Chapter 2: Key Takeaways

Before you read these, try to recall the chapter's main points from memory. What were the three acts of memory? What's the difference between storage and retrieval strength? What are the five reasons we forget? Write down what you can recall, then read these to check.


  • Memory has three distinct phases, each with its own failure modes. Encoding (getting information in), storage/consolidation (keeping and integrating it), and retrieval (getting it back out) are separate processes. Most study strategies that don't work are failing at retrieval practice — they produce encoding but don't build retrieval pathways.

  • Working memory is your cognitive bottleneck. With a capacity of roughly four chunks and a decay time of fifteen to thirty seconds without rehearsal, working memory is where conscious thought happens and where learning either gets directed to long-term memory or evaporates. Everything in good study strategy is partly about respecting this constraint.
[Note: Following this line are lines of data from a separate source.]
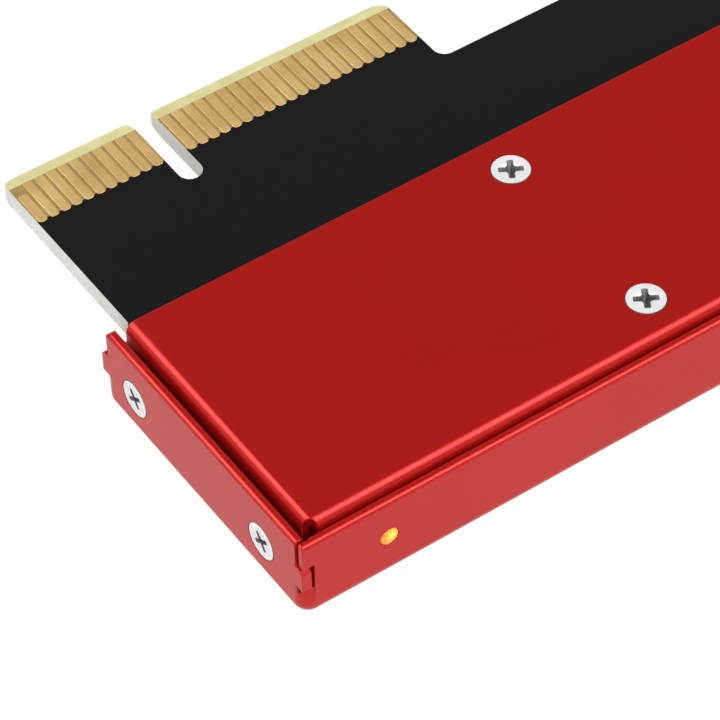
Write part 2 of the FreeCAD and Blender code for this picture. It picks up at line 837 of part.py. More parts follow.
def wing_leads(place, size, row):
    """Build gull-wing leads along both long sides of a moulded package."""
    x, y = place
    count, pitch = row
    half = size[1] / 2
    shoulder = board_under - size[2] / 2
    leads = []
    for index in range(count):
        start = x + (index - (count - 1) / 2) * pitch - lead_width / 2
        for side in (-1, 1):
            outline = [
                (0, shoulder),
                (lead_knees[0], shoulder),
                (lead_knees[1], board_under - lead_thickness),
                (1, board_under - lead_thickness),
                (1, board_under),
                (lead_inner_knees[1], board_under),
                (lead_inner_knees[0], shoulder + lead_thickness),
                (0, shoulder + lead_thickness),
            ]
            points = [
                Vector(start, y + side * (half + share * lead_reach), height)
                for share, height in outline
            ]
            leads.append(face_of(points).extrude(X_AXIS * lead_width))
    return solids_of(leads)


def pad_row(place, size, row, pad):
    """Build the bare solder pads around a leadless package."""
    x, y = place
    count, pitch = row
    pads = []
    for index in range(count):
        along = (index - (count - 1) / 2) * pitch
        for side in (-1, 1):
            z_range = (board_under - lead_thickness, board_under)
            reach = side * (size[1] + pad) / 2
            pads.append(centred_block((x + along, y + reach), (pad, pad), z_range))
            reach = side * (size[0] + pad) / 2
            pads.append(centred_block((x + reach, y + along), (pad, pad), z_range))
    return solids_of(pads)


def inductor_ends(place, size):
    """Build the inductor's two folded terminals."""
    x, y = place
    width, height = inductor_end_size
    ends = []
    for side in (-1, 1):
        centre = (x + side * (size[0] + lead_thickness) / 2, y)
        ends.append(centred_block(centre, (lead_thickness, width), (board_under - height, board_under)))
    return solids_of(ends)


def lane_capacitor_places():
    """Return the lane capacitors' places, in pairs between the contacts and the case."""
    row = connector_edge - key_depth - lane_capacitor_row
    start = key_centre() + lane_capacitor_start
    lanes = [start + lane * lane_pitch for lane in range(lane_count)]
    return [(x + leg, row) for x in lanes for leg in (0, lane_leg_pitch)]


# ---------------------------------------------------------------- the whole card
def row_of_places(start, pitch, count):
    """Return evenly spaced places along the board."""
    return [board_place(start, index * pitch) for index in range(count)]


capacitor_places = row_of_places(input_capacitor_start, small_pitch, input_capacitor_count)
capacitor_places += row_of_places(output_capacitor_start, small_pitch, output_capacitor_count)
resistor_places = row_of_places(pull_resistor_start, pull_resistor_pitch, pull_resistor_count)
for number in range(series_resistor_count):
    resistor_places.append(board_place(series_resistor_at, across=-number * series_resistor_pitch))
resistor_places.append(board_place(bias_resistor_at))
bulk_places = row_of_places(bulk_capacitor_start, bulk_capacitor_pitch, bulk_capacitor_count)
regulator_place = board_place(regulator_at)
memory_place = board_place(memory_at)
buffer_place = board_place(buffer_at)
inductor_place = board_place(inductor_at)

upper_face = (board_top, board_top + contact_thickness)
lower_face = (board_under - contact_thickness, board_under)
nodes = {
    "lower_tray": lower_tray(),
    "top_cover": top_cover(),
    "circuit_board": circuit_board(),
    "edge_contacts_upper": edge_contacts(upper_short_contacts, upper_face),
    "edge_contacts_lower": edge_contacts(lower_short_contacts, lower_face),
    "cover_screws": solids_of(flush_screw(*place, cover_screw_length) for place in cover_screw_places()),
    "end_screws": solids_of(flush_screw(*place, end_screw_length) for place in end_screw_places()),
    "board_standoffs": solids_of(board_standoff(x, y) for x in cover_screw_columns for y in screw_rows),
    "light_pipe": light_pipe(),
    "indicator_body": indicator_body(),
    "indicator_terminals": indicator_terminals(),
    "socket_housing": socket_housing(),
    "socket_contacts_upper": socket_contacts(True),
    "socket_contacts_lower": socket_contacts(False),
    "socket_tails": socket_tails(),
    "socket_anchors": socket_anchors(),
    "drive_nut": drive_nut(),
    "drive_screw": drive_screw(),
    "heat_pad": heat_pad(),
    "floor_film": floor_film(),
    "cover_film": cover_film(),
    "lane_capacitors": chip_bodies(lane_capacitor_places(), chip_capacitor),
    "lane_capacitor_ends": chip_ends(lane_capacitor_places(), chip_capacitor),
    "small_capacitors": chip_bodies(capacitor_places, chip_capacitor),
    "small_capacitor_ends": chip_ends(capacitor_places, chip_capacitor),
    "resistors": chip_bodies(resistor_places, chip_resistor),
    "resistor_ends": chip_ends(resistor_places, chip_resistor),
    "bulk_capacitors": chip_bodies(bulk_places, bulk_capacitor),
    "bulk_capacitor_ends": chip_ends(bulk_places, bulk_capacitor),
    "regulator_body": moulded_body(regulator_place, regulator_size, package_stand, package_bevel),
    "regulator_leads": wing_leads(regulator_place, regulator_size, regulator_leads),
    "memory_body": moulded_body(memory_place, memory_size, package_stand, package_bevel),
    "memory_leads": wing_leads(memory_place, memory_size, memory_leads),
    "buffer_body": moulded_body(buffer_place, buffer_size, solder_gap, buffer_bevel),
    "buffer_pads": pad_row(buffer_place, buffer_size, buffer_pads, buffer_pad),
    "inductor_body": moulded_body(inductor_place, inductor_size, solder_gap, inductor_bevel),
    "inductor_ends": inductor_ends(inductor_place, inductor_size),
}

os.makedirs("parts", exist_ok=True)
for name, shape in nodes.items():
    shape.exportStep("parts/" + name + ".step")
    print(name, len(shape.Solids), round(shape.Volume, 3), shape.isValid())
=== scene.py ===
"""Finishes, detail, light and camera for a drive adapter card in a folded red case.

The frame is in metres. Sizes inside the classes are in millimetres: a mesh is built in
millimetres and scaled once when it becomes a piece. +X runs along the card, +Y points to
the gold edge connector and +Z is up.
"""
from __future__ import annotations

import json
import logging
import math
from dataclasses import dataclass, field
from enum import Enum
from typing import Callable, Iterable, Sequence

import bmesh
import bpy
from bmesh.types import BMEdge, BMesh, BMFace, BMVert
from bpy.types import Material, Node, NodeSocket, NodeTree, Object
from mathutils import Matrix, Vector

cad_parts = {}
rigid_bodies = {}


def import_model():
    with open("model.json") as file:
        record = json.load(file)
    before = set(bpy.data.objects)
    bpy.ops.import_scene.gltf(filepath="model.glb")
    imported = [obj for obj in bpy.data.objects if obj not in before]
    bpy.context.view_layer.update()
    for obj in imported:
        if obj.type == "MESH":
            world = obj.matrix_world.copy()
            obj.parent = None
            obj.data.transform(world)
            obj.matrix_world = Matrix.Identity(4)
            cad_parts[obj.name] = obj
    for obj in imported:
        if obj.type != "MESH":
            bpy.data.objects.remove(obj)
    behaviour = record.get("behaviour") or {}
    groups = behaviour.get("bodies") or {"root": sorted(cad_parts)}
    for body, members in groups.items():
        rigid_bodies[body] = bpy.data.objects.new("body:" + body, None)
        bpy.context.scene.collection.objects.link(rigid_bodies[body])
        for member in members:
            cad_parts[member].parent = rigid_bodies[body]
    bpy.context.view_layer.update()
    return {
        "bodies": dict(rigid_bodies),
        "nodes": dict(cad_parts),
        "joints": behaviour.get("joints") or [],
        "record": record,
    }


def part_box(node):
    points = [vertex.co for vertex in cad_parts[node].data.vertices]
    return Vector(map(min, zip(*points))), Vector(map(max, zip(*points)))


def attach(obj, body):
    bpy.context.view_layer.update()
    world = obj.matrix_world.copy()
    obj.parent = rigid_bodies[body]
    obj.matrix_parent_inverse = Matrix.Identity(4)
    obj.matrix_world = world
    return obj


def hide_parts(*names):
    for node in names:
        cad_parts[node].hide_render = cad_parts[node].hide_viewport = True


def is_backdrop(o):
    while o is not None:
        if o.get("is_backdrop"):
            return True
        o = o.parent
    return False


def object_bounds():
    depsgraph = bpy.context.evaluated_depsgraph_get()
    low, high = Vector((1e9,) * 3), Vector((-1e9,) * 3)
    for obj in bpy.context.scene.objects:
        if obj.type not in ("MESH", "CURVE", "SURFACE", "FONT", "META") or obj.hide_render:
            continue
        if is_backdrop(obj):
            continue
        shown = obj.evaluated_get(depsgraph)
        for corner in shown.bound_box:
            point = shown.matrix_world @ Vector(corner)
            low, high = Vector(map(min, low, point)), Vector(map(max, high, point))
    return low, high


MILLIMETRE = 0.001
JOIN_DISTANCE = 0.0005  # millimetres within which a CAD mesh's points are one point
FLAT_TURN = 0.6  # degrees up to which neighbouring faces are one face
SHARP_TURN = 28.0  # degrees from which a folded sheet's edge is rounded
TINY_FACE = 0.01  # square millimetres up to which a face's edges stay as they are
LINE_STRETCH = 0.12  # the noise's scale along a metal's lines, as a share of that across them
BODY = "root"
log = logging.getLogger("adapter_card")

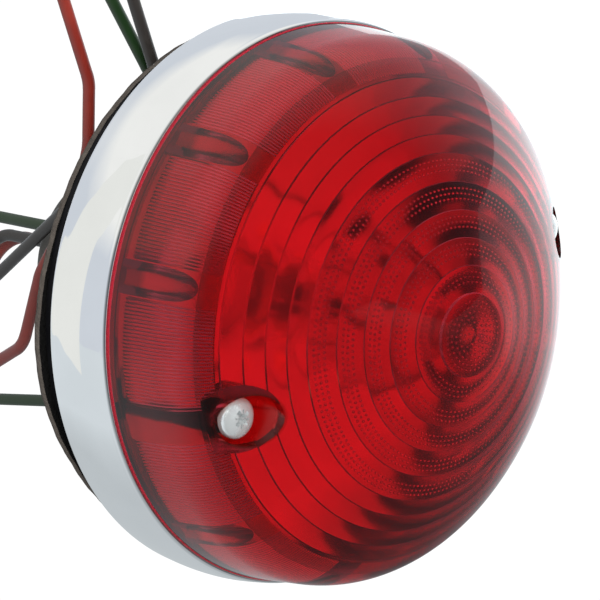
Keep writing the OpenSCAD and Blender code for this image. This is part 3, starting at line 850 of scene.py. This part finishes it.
def wedge(half_top, half_low, reach_top, reach_low, low, high, turn):
    """Tapered block from the axis outwards at angle turn, with a half width and a reach at each end."""
    verts = []
    for half, reach, front in ((half_low, reach_low, low), (half_top, reach_top, high)):
        for along, across in ((0, -half), (reach, -half), (reach, half), (0, half)):
            r, a = math.hypot(along, across), math.atan2(across, along) + turn
            verts.append(point(r, a, front))
    faces = [(0, 1, 2, 3), (4, 5, 6, 7), (0, 1, 5, 4), (1, 2, 6, 5), (2, 3, 7, 6), (3, 0, 4, 7)]
    return outward(mesh_object("wedge", verts, faces))


def thread(crest, root, pitch, low, high):
    """Screw thread as one closed helical surface with a pointed end."""
    columns, per_turn, point_h, tip_r = 24, 4, 2.0, 0.2
    count = int((high - low - point_h) / pitch * per_turn)
    levels = [low] + [low + point_h + i * pitch / per_turn for i in range(count + 1)]
    verts = []
    for k, level in enumerate(levels):
        for i in range(columns):
            phase = ((level - low) / pitch - i / columns) % 1.0
            r = root + (crest - root) * max(0.0, 1 - abs(phase - 0.5) * 3.2)
            verts.append(point(r if k else tip_r, TURN * i / columns, level))
    return outward(mesh_object("shank", verts, tube_faces(columns, len(levels))))


def strands(name, node):
    """Seven twisted copper strands along the bare end of a cable, spreading a little at the tip."""
    sides, rings, wire, apart, turns = 8, 40, 0.22, 0.44, 0.9
    data = np.array([v.co for v in frame["nodes"][node].data.vertices]) / MM
    middle = data.mean(0)
    along = np.linalg.svd(data - middle)[2][0]
    along = along if along[2] > 0 else -along
    half = np.abs((data - middle) @ along).max()
    side = np.cross(along, (0, 1, 0))
    side /= np.linalg.norm(side)
    other = np.cross(along, side)

    def spoke(a):
        return side * math.cos(a) + other * math.sin(a)

    verts, faces = [], []
    for strand in range(7):
        faces += tube_faces(sides, rings, strand * rings * sides)
        for k in range(rings):
            t = k / (rings - 1)
            spread = 1 + 0.5 * max(0, t - 0.7) ** 1.5 * (1 + 0.3 * strand)
            reach = half * (2 * t - 1) * (1 - 0.02 * (strand % 3) * (t > 0.5))
            off = apart * spread if strand else 0.0
            centre = middle + along * reach + spoke(TURN * (strand / 6 + t * turns)) * off
            verts += [(centre + spoke(TURN * i / sides) * wire) * MM for i in range(sides)]
    bundle = smooth(outward(mesh_object(name, verts, faces)), 50)
    return finish_piece(bundle, "base", "copper", node)


def contact_coil():
    """Round-wire spring with flat end turns behind the bulb contacts."""
    low, high = span("contact_spring")
    wire, turns, steps, sides = 0.45, 5.0, 40, 12
    r = (high.x - low.x) / 2 - wire
    start, end = -low.y - wire, -high.y + wire
    count = int(turns * steps)
    verts = []
    for k in range(count + 1):
        share = min(1.0, max(0.0, (k / steps - 0.5) / (turns - 1.0)))
        front = start + (end - start) * share
        for i in range(sides):
            a = TURN * i / sides
            verts.append(point(r + wire * math.cos(a), TURN * k / steps, front + wire * math.sin(a)))
    coil = smooth(outward(mesh_object("contact_coil", verts, tube_faces(sides, count + 1))), 50)
    finish_piece(coil, "contacts", "steel", "contact_spring")
    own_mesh(coil)


lens()
bezel()
gasket()
contact_coil()
boot()
screw("screw_l", "lens_screw_left", "screw_left", -1)
screw("screw_r", "lens_screw_right", "screw_right", 1)
for colour in ("green", "black", "red"):
    strands("strands_" + colour, "core_" + colour).visible_glossy = False

# The nodes no finished piece stands for are shown as they are, in their own materials.
slots = {part["node"]: part["material_slot"] for part in frame["record"]["subparts"]}
for name, obj in frame["nodes"].items():
    if obj.hide_render:
        continue
    paint(obj, MATERIALS[slots[name]])
    if name.startswith("cable_"):
        obj.visible_glossy = False


# ---- floor, light and camera ----
FLOOR_UP = span("lens")[0].z * MM


def surroundings(s, away):
    """How bright the room is in reflections, by direction: dim towards the camera, brighter on the right. On
    the floor's reflected glow this is painted light and shade.
    """
    split = s.split(away)
    front = s.ramp(split["Y"], -0.6, -0.05, 0.18, 1.0)
    right = s.calc("MULTIPLY", s.ramp(split["X"], 0.72, 0.96), s.ramp(split["Y"], 0.40, 0.15))
    return s.calc("MULTIPLY", front, s.ramp(right, 0.0, 1.0, 1.0, 1.2))


def floor():
    """Pale table under the lamp. The eye sees it evenly white; in reflections its glow carries a painted
    shadow under the lamp and painted light on its right side.
    """
    size, drop = 6.0, FLOOR_UP - 0.0003
    verts = [(-size, -size, drop), (size, -size, drop), (size, size, drop), (-size, size, drop)]
    obj = mesh_object("floor", verts, [(0, 1, 2, 3)])
    s = Shader("floor")
    place = s.place()
    # Painted shadow: the reflected glow darkens near the lamp.
    near = s.ramp(s.distance(place, (-0.03, 0.04, drop)), 0.045, 0.10, 0.60, 0.78)
    # Painted light: the reflected glow brightens on the right side.
    right = s.ramp(s.split(place)["X"], 0.0, 0.06, 0.0, 0.8)
    away = s.add("VectorMath", {0: place}, operation="NORMALIZE").outputs["Vector"]
    # The room's light by direction is painted on the glow too: darker towards the camera, brighter on the
    # right.
    level = s.calc("MULTIPLY", s.calc("ADD", near, right), surroundings(s, away))
    white = s.add("Emission", {"Color": rgb(1, 1, 1), "Strength": 1.05})
    pale = s.add("Emission", {"Color": rgb(0.90, 0.965, 1.0), "Strength": level})
    paint(obj, s.surface(s.mix(s.add("LightPath").outputs["Is Glossy Ray"], white, pale)))


def board():
    """Cream board standing behind the lamp on the left, seen only in the chrome."""
    near, step, low, top = Vector((-0.282, 0.19)), Vector((-0.263, 0.754)), FLOOR_UP, 1.6
    far = near + step * 2.2
    verts = [(*near, low), (*far, low), (*far, top), (*near, top)]
    obj = mesh_object("board", verts, [(0, 1, 2, 3)])
    s = Shader("board")
    cream = s.add("Emission", {"Color": rgb(0.86, 0.865, 0.825), "Strength": 1.0})
    paint(obj, s.surface(cream.outputs[0]))
    obj.visible_camera = False
    obj.visible_shadow = False
    obj.visible_diffuse = False
    obj.visible_transmission = False


def panel(name, place, size, colour, power):
    """Soft box: an area light facing the lamp, hidden from reflections and from rays through the lens."""
    light = bpy.data.lights.new(name, "AREA")
    light.shape = "RECTANGLE"
    light.size = light.size_y = size
    light.color = colour
    light.energy = power
    obj = bpy.data.objects.new(name, light)
    obj.location = place
    obj.rotation_euler = (Vector((0, -0.02, 0)) - Vector(place)).to_track_quat("-Z", "Y").to_euler()
    obj.visible_glossy = False
    obj.visible_transmission = False
    bpy.context.scene.collection.objects.link(obj)


def world():
    """White to the eye; in reflections pale blue behind, cream above and dark towards the camera."""
    s = Shader("studio", "World")
    away = s.add("TexCoord").outputs["Generated"]
    up = s.ramp(s.split(away)["Z"], 0.48, 0.64)
    colour = s.blend(up, rgb(0.66, 0.70, 0.755), rgb(0.93, 0.93, 0.90))
    seen = s.add("Background", {"Color": colour, "Strength": surroundings(s, away)})
    plain = s.add("Background", {"Color": rgb(1, 1, 1), "Strength": 1.0})
    shown = s.mix(s.add("LightPath").outputs["Is Glossy Ray"], plain, seen)
    bpy.context.scene.world = s.surface(shown)


def camera():
    """Long lens from the left front, looking down at the lamp."""
    data = bpy.data.cameras.new("camera")
    data.lens = 203.243
    data.sensor_width = 36
    obj = bpy.data.objects.new("camera", data)
    forward = Vector((0.6081146, 0.69467411, -0.38421936))
    up = Vector((0.4049008, 0.14488851, 0.90280821))
    turned = Matrix((forward.cross(up), up, -forward)).transposed().to_4x4()
    obj.matrix_world = Matrix.Translation((-0.34309, -0.40524, 0.21679)) @ turned
    bpy.context.scene.collection.objects.link(obj)
    bpy.context.scene.camera = obj


floor()
board()
world()
panel("key", (-0.6, -1.1, 0.7), 0.7, (1, 0.98, 0.95), 36)
panel("front", (0.5, -1.2, 0.2), 0.6, (1, 1, 1), 18)
camera()

scene = bpy.context.scene
scene.view_settings.view_transform = "Standard"
scene.cycles.use_denoising = True
scene.cycles.caustics_reflective = False
scene.cycles.caustics_refractive = False
scene.cycles.max_bounces = 24
scene.cycles.transmission_bounces = 18
scene.cycles.glossy_bounces = 8
scene.cycles.diffuse_bounces = 4
scene.cycles.transparent_max_bounces = 24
  • Storage strength and retrieval strength are not the same thing. Storage strength only increases and never decreases — once you've deeply learned something, that learning doesn't fully disappear, it just becomes inaccessible. Retrieval strength decays over time. Studying after some forgetting has occurred is more powerful than studying when you still remember well, because the lower retrieval strength means the retrieval attempt produces a much larger benefit.

  • The forgetting curve is steep and fast — and the cure is spacing. Ebbinghaus showed that retrieval strength decays rapidly in the first hours and days after encoding. Scheduled review at increasing intervals — just as retrieval strength begins to dip — rebuilds retrieval strength and simultaneously adds storage strength. When you study matters as much as how much.

  • Deeper processing produces stronger memories. The levels of processing framework (Craik & Lockhart) shows that structural, phonemic, and semantic processing produce dramatically different retention outcomes. Processing meaning — asking why, connecting to prior knowledge, generating examples — produces the most durable memory traces. Superficial recognition-based processing (highlighting, skimming) produces weak, context-dependent memory.

  • Retrieval is active reconstruction, not playback. Every time you retrieve a memory, you're rebuilding it from fragments. This means memories are slightly malleable (context and current knowledge shape the reconstruction), and it means retrieval itself is a learning event — not just a test, but a process that modifies and strengthens the memory for next time.

  • Context and state at encoding become retrieval cues. Where you were, how you felt, and what surrounded you at encoding all become associated with the memory. Studying in varied environments reduces dependence on context-specific retrieval cues, making memories more accessible in the unfamiliar environment of a test room.

  • There are five mechanisms of forgetting, each with a different intervention. Decay (spacing fixes this), proactive interference (time gaps and interleaving help), retroactive interference (space similar subjects), encoding failure (deep semantic processing prevents this), and retrieval failure (multiple retrieval pathways through varied practice help). Understanding the mechanism tells you the fix.

  • Long-term memory capacity is effectively unlimited — the problem is retrieval, not storage. You don't forget because your brain is full. You forget because retrieval pathways weaken. The practical implication: any amount can be learned; the constraint is building and maintaining access routes through regular retrieval practice.